REQUIRED TASK
Write out the whole listing again, exactly.

PROVIDED MATERIAL
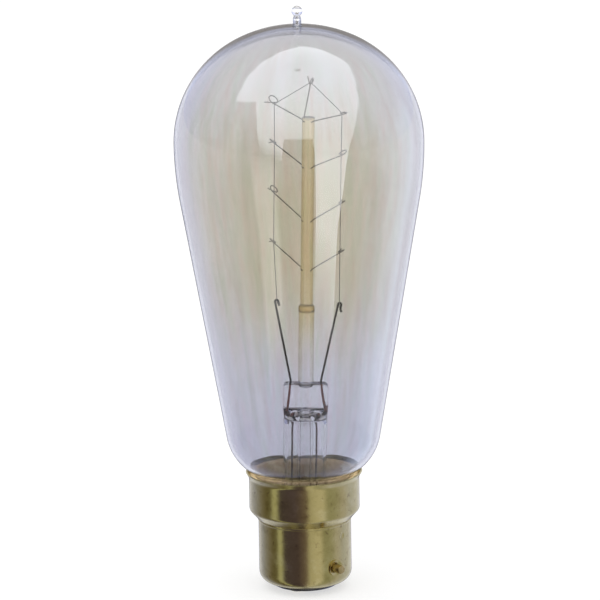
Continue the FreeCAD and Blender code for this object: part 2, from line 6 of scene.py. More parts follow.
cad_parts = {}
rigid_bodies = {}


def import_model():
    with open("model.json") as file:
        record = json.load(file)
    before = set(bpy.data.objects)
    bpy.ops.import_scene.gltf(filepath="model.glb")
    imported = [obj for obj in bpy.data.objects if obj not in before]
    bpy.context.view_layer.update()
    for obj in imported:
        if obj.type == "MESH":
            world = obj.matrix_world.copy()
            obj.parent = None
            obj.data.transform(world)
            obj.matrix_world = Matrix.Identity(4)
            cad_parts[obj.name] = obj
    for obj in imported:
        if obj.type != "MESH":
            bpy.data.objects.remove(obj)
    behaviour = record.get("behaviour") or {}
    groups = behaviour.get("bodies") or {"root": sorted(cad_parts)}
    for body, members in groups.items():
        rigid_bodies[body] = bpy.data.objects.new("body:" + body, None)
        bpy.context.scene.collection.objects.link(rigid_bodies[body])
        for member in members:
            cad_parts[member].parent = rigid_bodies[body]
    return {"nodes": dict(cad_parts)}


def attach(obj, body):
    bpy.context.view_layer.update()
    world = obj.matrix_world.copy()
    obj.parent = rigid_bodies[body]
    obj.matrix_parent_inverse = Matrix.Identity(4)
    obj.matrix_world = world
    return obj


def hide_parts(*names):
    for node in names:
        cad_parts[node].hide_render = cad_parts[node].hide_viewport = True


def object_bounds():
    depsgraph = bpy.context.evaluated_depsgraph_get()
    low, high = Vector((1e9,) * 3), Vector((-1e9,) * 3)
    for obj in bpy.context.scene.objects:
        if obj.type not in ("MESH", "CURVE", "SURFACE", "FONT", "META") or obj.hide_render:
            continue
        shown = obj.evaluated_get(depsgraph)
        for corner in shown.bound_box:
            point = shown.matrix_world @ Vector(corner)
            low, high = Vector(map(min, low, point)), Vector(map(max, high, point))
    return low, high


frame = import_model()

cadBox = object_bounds()
nodes = frame["nodes"]
scene = bpy.context.scene
mm = 0.001
pi = math.pi


# Shapes, drawn in millimetres

def arcPoints(centre, radius, start, end, count):
    # Points on an arc in the (radius, height) plane, angles from outwards towards up
    angles = [start + (end - start) * i / count for i in range(count + 1)]
    return [(centre[0] + radius * math.cos(a), centre[1] + radius * math.sin(a)) for a in angles]


def linePoints(start, end, count):
    return [tuple(a + (b - a) * i / count for a, b in zip(start, end)) for i in range(count + 1)]


def joined(*runs):
    # One run of points, without the ones that fall together where two runs meet
    points = []
    for run in runs:
        for point in run:
            if not points or math.dist(point, points[-1]) > 1e-4:
                points.append(point)
    return points


def smoothStep(low, high, value):
    share = min(max((value - low) / (high - low), 0), 1)
    return share * share * (3 - 2 * share)


def squareRing(wide, thick, power, height, segments):
    # An ellipse at power 2, and nearer to a rectangle at a higher one
    ring = []
    for i in range(segments):
        angle = 2 * pi * i / segments
        c, s = math.cos(angle), math.sin(angle)
        reach = (abs(c) ** power + abs(s) ** power) ** (-1 / power)
        ring.append((wide * reach * c, thick * reach * s, height))
    return ring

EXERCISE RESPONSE
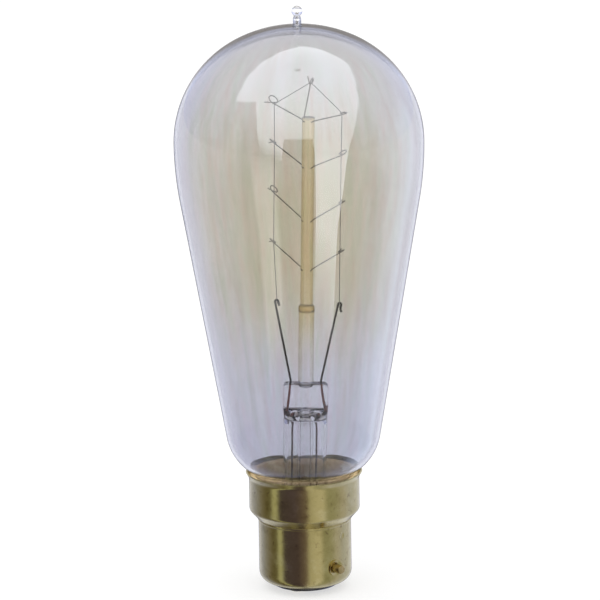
Continue the FreeCAD and Blender code for this object: part 2, from line 6 of scene.py. More parts follow.
cad_parts = {}
rigid_bodies = {}


def import_model():
    with open("model.json") as file:
        record = json.load(file)
    before = set(bpy.data.objects)
    bpy.ops.import_scene.gltf(filepath="model.glb")
    imported = [obj for obj in bpy.data.objects if obj not in before]
    bpy.context.view_layer.update()
    for obj in imported:
        if obj.type == "MESH":
            world = obj.matrix_world.copy()
            obj.parent = None
            obj.data.transform(world)
            obj.matrix_world = Matrix.Identity(4)
            cad_parts[obj.name] = obj
    for obj in imported:
        if obj.type != "MESH":
            bpy.data.objects.remove(obj)
    behaviour = record.get("behaviour") or {}
    groups = behaviour.get("bodies") or {"root": sorted(cad_parts)}
    for body, members in groups.items():
        rigid_bodies[body] = bpy.data.objects.new("body:" + body, None)
        bpy.context.scene.collection.objects.link(rigid_bodies[body])
        for member in members:
            cad_parts[member].parent = rigid_bodies[body]
    return {"nodes": dict(cad_parts)}


def attach(obj, body):
    bpy.context.view_layer.update()
    world = obj.matrix_world.copy()
    obj.parent = rigid_bodies[body]
    obj.matrix_parent_inverse = Matrix.Identity(4)
    obj.matrix_world = world
    return obj


def hide_parts(*names):
    for node in names:
        cad_parts[node].hide_render = cad_parts[node].hide_viewport = True


def object_bounds():
    depsgraph = bpy.context.evaluated_depsgraph_get()
    low, high = Vector((1e9,) * 3), Vector((-1e9,) * 3)
    for obj in bpy.context.scene.objects:
        if obj.type not in ("MESH", "CURVE", "SURFACE", "FONT", "META") or obj.hide_render:
            continue
        shown = obj.evaluated_get(depsgraph)
        for corner in shown.bound_box:
            point = shown.matrix_world @ Vector(corner)
            low, high = Vector(map(min, low, point)), Vector(map(max, high, point))
    return low, high


frame = import_model()

cadBox = object_bounds()
nodes = frame["nodes"]
scene = bpy.context.scene
mm = 0.001
pi = math.pi


# Shapes, drawn in millimetres

def arcPoints(centre, radius, start, end, count):
    # Points on an arc in the (radius, height) plane, angles from outwards towards up
    angles = [start + (end - start) * i / count for i in range(count + 1)]
    return [(centre[0] + radius * math.cos(a), centre[1] + radius * math.sin(a)) for a in angles]


def linePoints(start, end, count):
    return [tuple(a + (b - a) * i / count for a, b in zip(start, end)) for i in range(count + 1)]


def joined(*runs):
    # One run of points, without the ones that fall together where two runs meet
    points = []
    for run in runs:
        for point in run:
            if not points or math.dist(point, points[-1]) > 1e-4:
                points.append(point)
    return points


def smoothStep(low, high, value):
    share = min(max((value - low) / (high - low), 0), 1)
    return share * share * (3 - 2 * share)


def squareRing(wide, thick, power, height, segments):
    # An ellipse at power 2, and nearer to a rectangle at a higher one
    ring = []
    for i in range(segments):
        angle = 2 * pi * i / segments
        c, s = math.cos(angle), math.sin(angle)
        reach = (abs(c) ** power + abs(s) ** power) ** (-1 / power)
        ring.append((wide * reach * c, thick * reach * s, height))
    return ring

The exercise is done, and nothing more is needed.